TDM Call for Papers "Reform of Investor-State Dispute Settlement: In Search of A Roadmap"
We are pleased to announce a forthcoming TDM special issue: "Reform of Investor-State Dispute Settlement: In Search of A Roadmap."
Edited by Jean E. Kalicki (Arnold & Porter LLP and Georgetown University Law Center) and Anna Joubin-Bret (Cabinet Joubin-Bret and World Trade Institute), this special issue will explore recent calls for reform of the investor-State dispute settlement (ISDS) system, along with the viability of five "reform paths" recently proposed for discussion by UNCTAD, the United Nations Conference on Trade and Development (see UNCTAD IIA Issues Note, "Reform of Investor-State Dispute Settlement: In Search of a Roadmap," 29-30 May 2013, available here.
Other voices and institutions have made different proposals or offered different approaches towards organizing the debate. This Special Issue is not bound to the structure set out in the UNCTAD Issues Note, but the organizing approach taken by UNCTAD is a useful starting place in search for concrete ways forward.

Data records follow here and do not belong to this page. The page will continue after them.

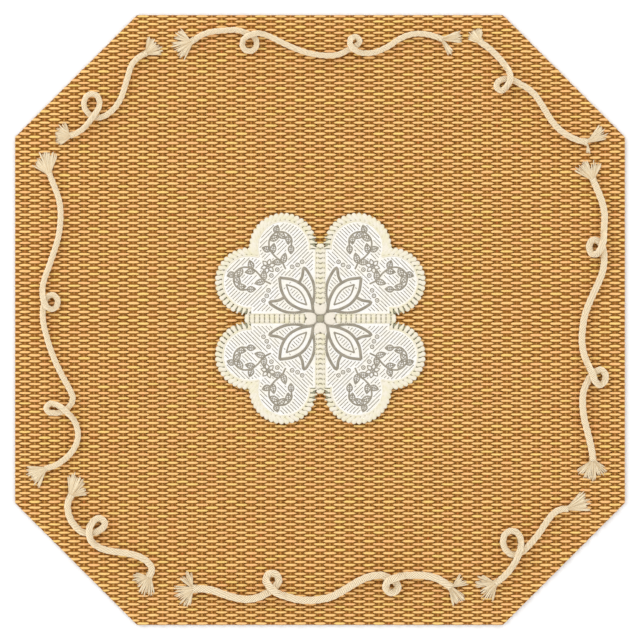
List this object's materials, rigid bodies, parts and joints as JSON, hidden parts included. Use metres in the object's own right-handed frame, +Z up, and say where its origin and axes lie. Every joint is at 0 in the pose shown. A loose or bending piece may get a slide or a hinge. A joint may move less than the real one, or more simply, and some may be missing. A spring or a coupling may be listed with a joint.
{
  "type": "placemat",
  "caption": "Octagonal woven straw placemat with a border of looped, frayed cotton ropes and a heart-lobed lace doily at its middle",
  "frame": {"origin": "middle of the mat's underside, at the bottom of the bounding box", "axes": "+Z up from the table, +X to the right and +Y to the far side of the placemat as it is laid; the short edges of the octagon lie at its diagonals"},
  "size_m": [0.38, 0.38, 0.0128],
  "materials": {
    "straw": "plain woven straw, golden tan with brown between the wefts",
    "cotton": "matt twisted cream cotton",
    "lace": "off-white whitework ground with greige stitching",
    "crochet": "cream crochet",
    "knot": "greige thread"
  },
  "bodies": {
    "root": {"mat": "straw", "rope_top_left": "cotton", "rope_top": "cotton", "rope_top_right": "cotton", "rope_right": "cotton", "rope_bottom_right": "cotton", "rope_bottom": "cotton", "rope_bottom_left": "cotton", "rope_left": "cotton", "fray_top_left_a": "cotton", "fray_top_left_b": "cotton", "fray_top_a": "cotton", "fray_top_b": "cotton", "fray_top_right_a": "cotton", "fray_top_right_b": "cotton", "fray_right_a": "cotton", "fray_right_b": "cotton", "fray_bottom_right_a": "cotton", "fray_bottom_right_b": "cotton", "fray_bottom_a": "cotton", "fray_bottom_b": "cotton", "fray_bottom_left_a": "cotton", "fray_bottom_left_b": "cotton", "fray_left_a": "cotton", "fray_left_b": "cotton", "heart_upper_left": "lace", "heart_upper_right": "lace", "heart_lower_right": "lace", "heart_lower_left": "lace", "edging_upper_left": "crochet", "edging_upper_right": "crochet", "edging_lower_right": "crochet", "edging_lower_left": "crochet", "braid_upper": "crochet", "braid_left": "crochet", "braid_lower": "crochet", "braid_right": "crochet", "petal_upper": "crochet", "petal_left": "crochet", "petal_lower": "crochet", "petal_right": "crochet", "knob": "knot"}
  },
  "joints": []
}
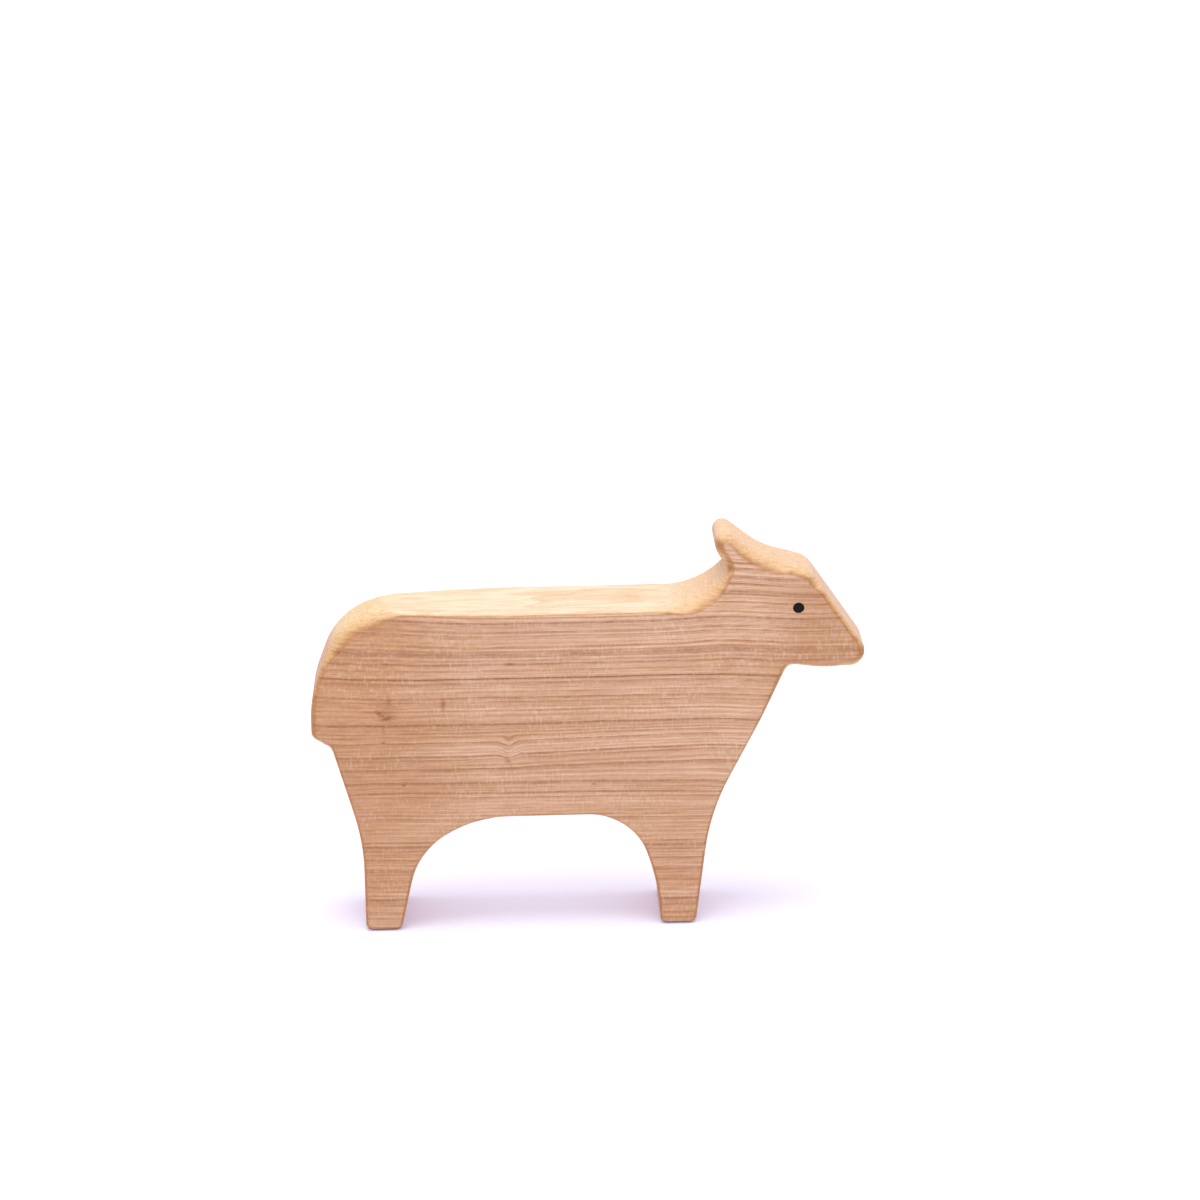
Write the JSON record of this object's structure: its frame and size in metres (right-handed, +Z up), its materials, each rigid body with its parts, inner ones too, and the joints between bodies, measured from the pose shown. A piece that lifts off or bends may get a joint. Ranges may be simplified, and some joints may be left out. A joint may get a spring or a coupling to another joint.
{
  "type": "sheep figurine",
  "caption": "Flat wooden sheep figurine sawn from a board, standing on broad feet with an arched belly, a raised ear and dark pegged eyes; a shelf ornament or toy.",
  "frame": {"origin": "on the ground, under the middle of the figurine's length and thickness", "axes": "+X the way the sheep faces, +Y through the board towards its left side, +Z up"},
  "size_m": [0.12, 0.02, 0.0882],
  "materials": {
    "oiled_wood": "satin",
    "stained_wood": "satin"
  },
  "bodies": {
    "root": {"body": "oiled_wood", "left_eye": "stained_wood", "right_eye": "stained_wood"}
  },
  "joints": []
}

As use of international arbitration to resolve investor-State disputes has increased exponentially over the past few decades, so too has debate about the current system. The UNCTAD Issues Note, which is the latest of several efforts to spearhead reform, identified several concerns that have been repeatedly discussed in various fora, including complexity of the system of international investment agreements (IIAs) and contradictions between arbitral awards leading to inconsistent interpretation of investment protection standards and unpredictability of outcomes, difficulties in correcting "erroneous" arbitral decisions, and questions about the independence and impartiality of arbitrators and the costs and time of arbitral proceedings, all leading to broader questioning of the legitimacy and adequacy of the ISDS system to current international economic relations.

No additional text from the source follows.